Washington, D.C. —Today, July 12th, Councilmember Cheh, Chair of the Committee on Transportation & the Environment (T&E), was joined by Chairman Mendelson and Councilmembers Grosso, Allen, Silverman, Todd, McDuffie, Bonds, Evans, Alexander, May, and Nadeau for the introduction of the “Childhood Lead Exposure Prevention Amendment Act of 2016.” The bill amends the Healthy Schools Act and the Healthy Tots Act to strengthen the requirements for lead testing and remediation in the District’s public schools, public charter schools, and licensed child development facilities. Specifically, it instructs DGS to install and maintain filters in both the public and charter schools and requires licensed child development facilities to meet the same filter installation and maintenance standards.
“Children in the District of Columbia deserve access to safe, clean drinking water, and it is time for the government to adopt a proactive –rather than reactive, strategy towards lead control in our public water sources. The “Childhood Lead Exposure Prevention Amendment Act of 2016” provides the framework to protect the children enrolled in licensed child development facilities, our public schools, and the charter schools from lead-contaminated water,” said Councilmember Cheh.

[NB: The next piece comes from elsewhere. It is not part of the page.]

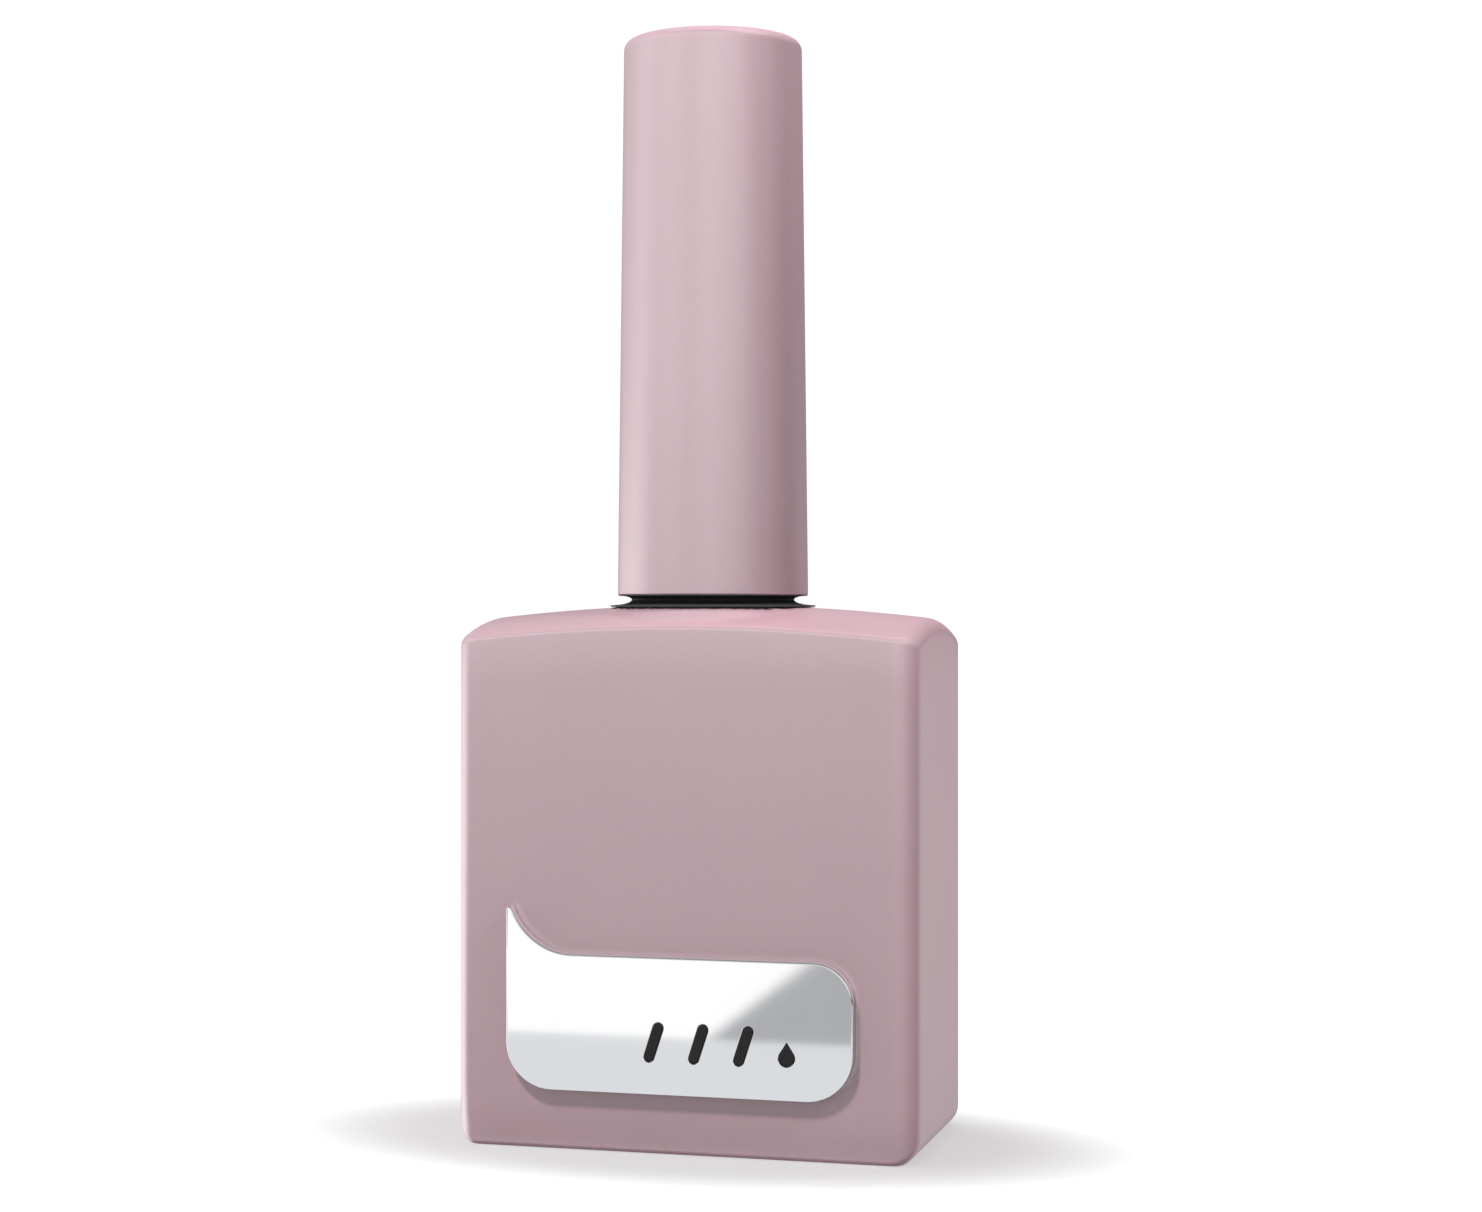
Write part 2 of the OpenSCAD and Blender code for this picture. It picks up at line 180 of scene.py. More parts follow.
class Shell:
    """A closed mesh that grows ring by ring, in millimetres."""

    def __init__(self):
        self.points = []
        self.faces = []
        self.finishes = []
        self.smooth = []

    def ring(self, points):
        first = len(self.points)
        self.points.extend(points)
        return list(range(first, len(self.points)))

    def face(self, corners, finish=0, smooth=True):
        self.faces.append(corners)
        self.finishes.append(finish)
        self.smooth.append(smooth)

    def skin(self, a, b, finish=0):
        """Faces between two rings. A ring of one point closes the other ring to a tip."""
        steps = max(len(a), len(b))
        for i in range(steps):
            j = (i + 1) % steps
            if len(a) == 1:
                self.face((a[0], b[j], b[i]), finish)
            elif len(b) == 1:
                self.face((a[i], a[j], b[0]), finish)
            else:
                self.face((a[i], a[j], b[j], b[i]), finish)

    def loft(self, rings, finish=0, looped=False):
        """Skins a list of rings and returns their points' numbers, the first and the last ring's."""
        made = [self.ring(points) for points in rings]
        for a, b in zip(made, made[1:]):
            self.skin(a, b, finish)
        if looped:
            self.skin(made[-1], made[0], finish)
        return made[0], made[-1]

    def lid(self, ring, finish=0):
        """One flat face over a ring."""
        self.face(tuple(ring), finish, smooth=False)

    def piece(self, name, *materials):
        mesh = bpy.data.meshes.new(name)
        mesh.from_pydata([Vector(p) * MM for p in self.points], [], self.faces)
        mesh.polygons.foreach_set("material_index", self.finishes)
        mesh.polygons.foreach_set("use_smooth", self.smooth)
        for material in materials:
            mesh.materials.append(material)
        outward = bmesh.new()
        outward.from_mesh(mesh)
        bmesh.ops.recalc_face_normals(outward, faces=outward.faces)
        outward.to_mesh(mesh)
        outward.free()
        return into_scene(name, mesh)


def circle(radius, height, steps=ROUND_STEPS):
    """A level ring. The radius may be a function of the angle."""
    points = []
    for i in range(steps):
        a = TURN * i / steps
        r = radius(a) if callable(radius) else radius
        points.append((r * math.cos(a), r * math.sin(a), height))
    return points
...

The bill comes after a communication failure between DC Public Schools (DCPS) and the Department of General Services (DGS) wherein parents were not notified of months-old test results of elevated lead levels in DCPS water sources and lapses in the District’s testing protocol for lead in public schools. These failings were revealed in a joint hearing held on June 12th by the Committee on Education and the T&E Committee on testing procedures. In addition to setting higher prevention standards, the bill will create the Healthy Child Development Facilities Fund to provide financial assistance to child development facilities and daycare centers which may face a significant financial burden by the installation and maintenance of lead filters.
“Lead in our children’s drinking water is an urgent concern, especially for our younger children. Pediatricians have said that there is no safe lead exposure for younger children. The best way to address this issue as quickly as possible is to install and properly maintain lead-certified filters at drinking water sources and have a process in place for immediate remedial action if the filtered water test results are above 1 part per billion. To ensure immediate communication with parents and community members, test results must be posted within five business days. With these new regulations, we are not only setting a national standard but are remedying previous shortcomings in protecting District children,” said Councilmember Cheh.